"The Corps" is a poetic hymn associated with the United States Military Academy. It is second in importance to only the Academy's Alma Mater. The words were written by West Point Chaplain, Bishop H.S. Shipman, around 1902. The accompanying music was composed in 1910 specially for the ceremonial closing of the Old Cadet Chapel and opening of the new Cadet Chapel. "The Corps" was first sung on the steps of the Cadet Chapel on 12 June 1910, and became part of the graduation ceremony starting in 1911. Today, "The Corps" is typically sung by the Cadet Glee Club (West Point's choir) in companion to the Alma Mater at alumni gatherings, graduation, memorial ceremonies and funerals.

Lyrics
The original words to The Corps, as written in 1902 are:

Gender specific lyrics controversy
In 2008, the superintendent of the United States Military Academy, LTG Franklin L. Hagenbeck ordered a change to the lyrics of The Corps and the Alma Mater.
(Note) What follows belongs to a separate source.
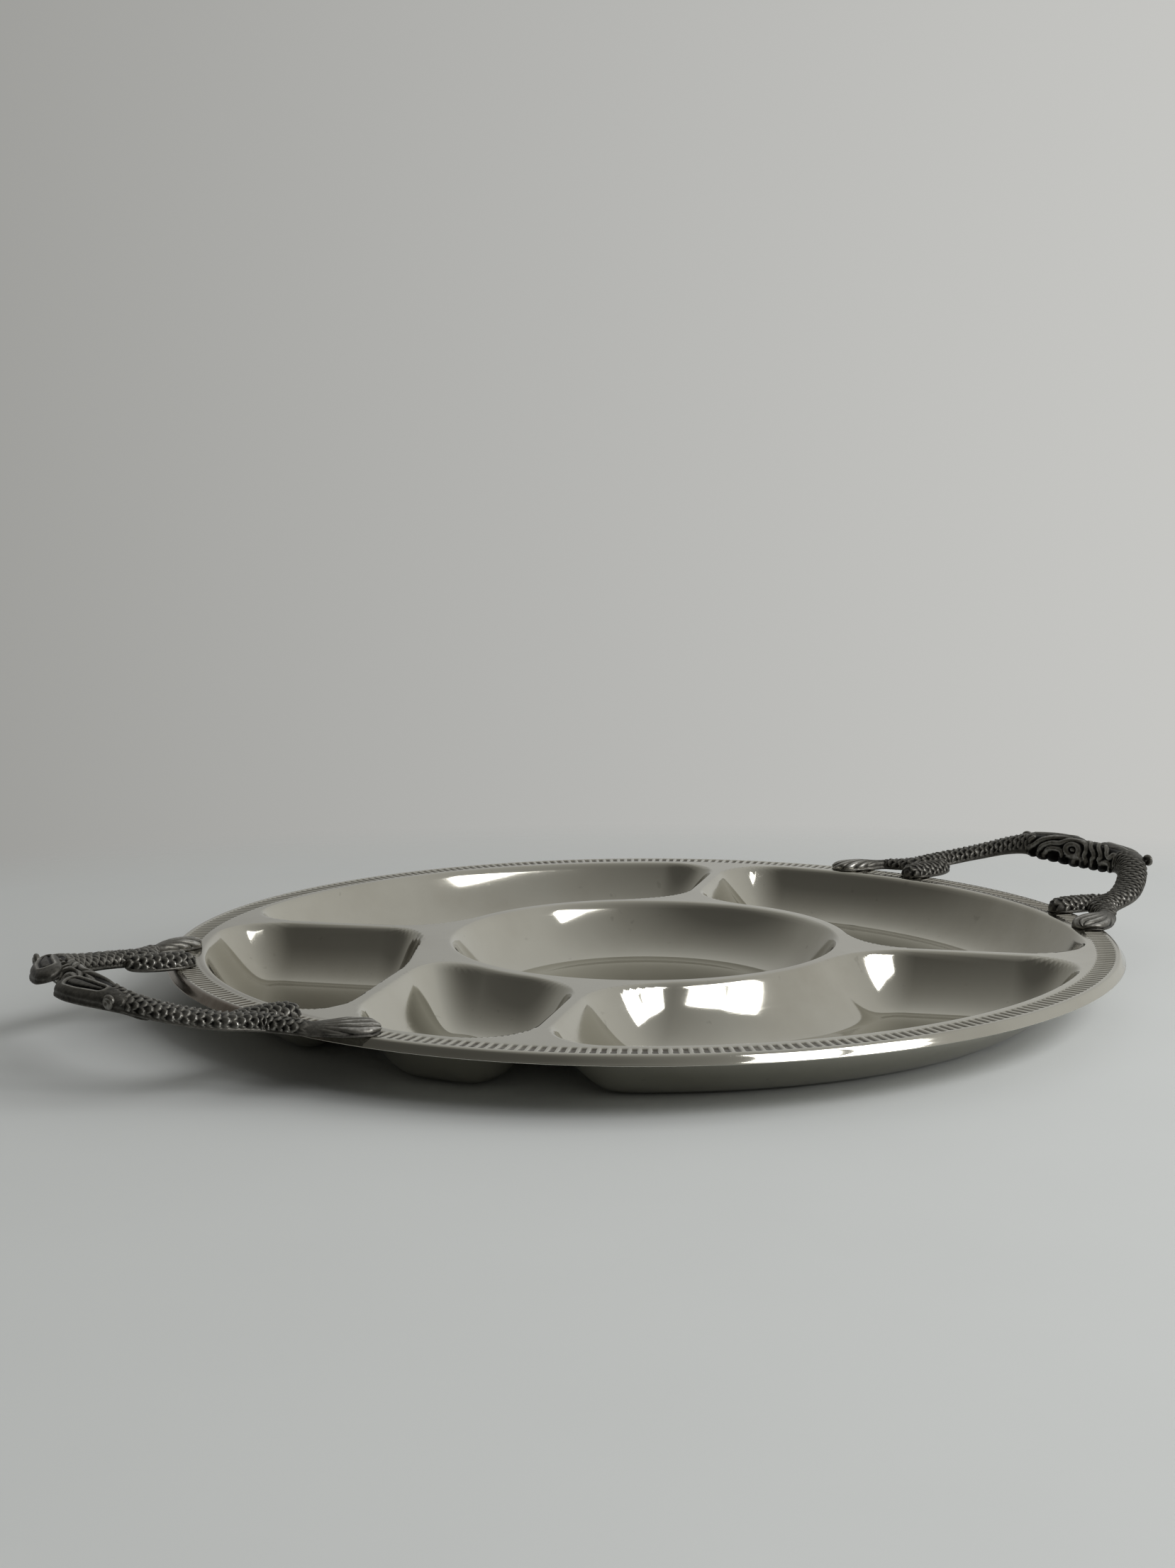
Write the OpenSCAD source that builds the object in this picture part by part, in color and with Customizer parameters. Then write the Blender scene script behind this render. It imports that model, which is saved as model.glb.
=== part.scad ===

The change was to remove gender-specific language in both century-old songs, which were both written at the turn of the 20th century, when the academy only admitted male cadets. LTG Hagenbeck wrote a letter to the Association of Graduates explaining the reasoning for his decision. Many graduates objected to this alteration of the original and hallowed lyrics of West Point songs, but to no avail. A poll taken of former graduates resulted in a majority of objections, but the Superintendent proceeded to make the changes notwithstanding.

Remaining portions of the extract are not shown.